HELENA — Another bill to prohibit “gender transition” surgical procedures on Montanans under 18 was introduced Tuesday at the Legislature – just three weeks after the House voted down a similar bill.

House Democrats objected to the introduction of House Bill 427, saying it’s essentially the same measure that was rejected last month.

“We’re going to have the exact same hearing that lasted two hours, the exact same floor discussion that lasted at least a half-hour,” said Rep. Rob Farris-Olsen, D-Helena. “It just ends up being a big waste of time when we’ve already had the bill … It just doesn’t make sense, in the grand scheme of things, to rehear this bill again.”

But on a 13-7 party-line vote with Republicans in favor, the House Rules Committee on Tuesday afternoon chose to accept the bill’s introduction, allowing it to be assigned to committee for a hearing.

Republican members of the panel argued that the bill is different from the original measure, because it focuses primarily on surgery procedures, and doesn’t ban other treatments for transgender youth.

HB427 is sponsored by Rep. John Fuller, R-Whitefish, who also sponsored HB113, which had banned certain medical treatment and surgery for transgender youths wanting to transition to a gender different than their birth sex.

The House voted down HB113 on a 51-49 vote on Jan. 26 and then rejected an attempt a day later to revive the bill.

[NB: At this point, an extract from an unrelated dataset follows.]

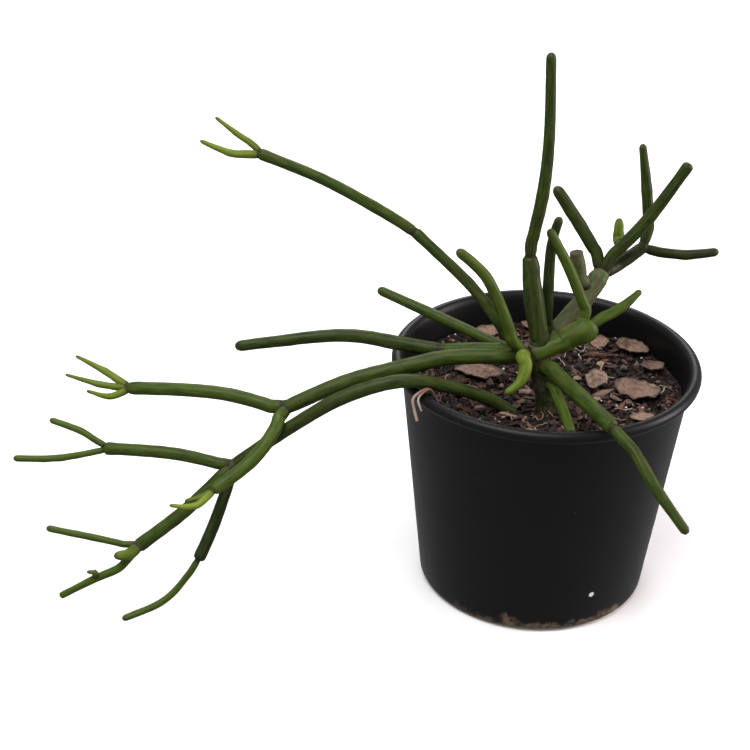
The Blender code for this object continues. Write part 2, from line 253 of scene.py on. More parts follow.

The new measure bans surgical gender-transition procedures for minors and prohibits the referral of minors to health-care providers for any such procedure in Montana.

Fuller has said that children should not be allowed to undergo sex-change procedures that could affect them for a lifetime, and instead wait until they are adults.

Opponents have argued that the bills unduly insert the law into private medical decisions, better made by individuals and families – and denounced the effort to bring another ban forward, after one has been defeated.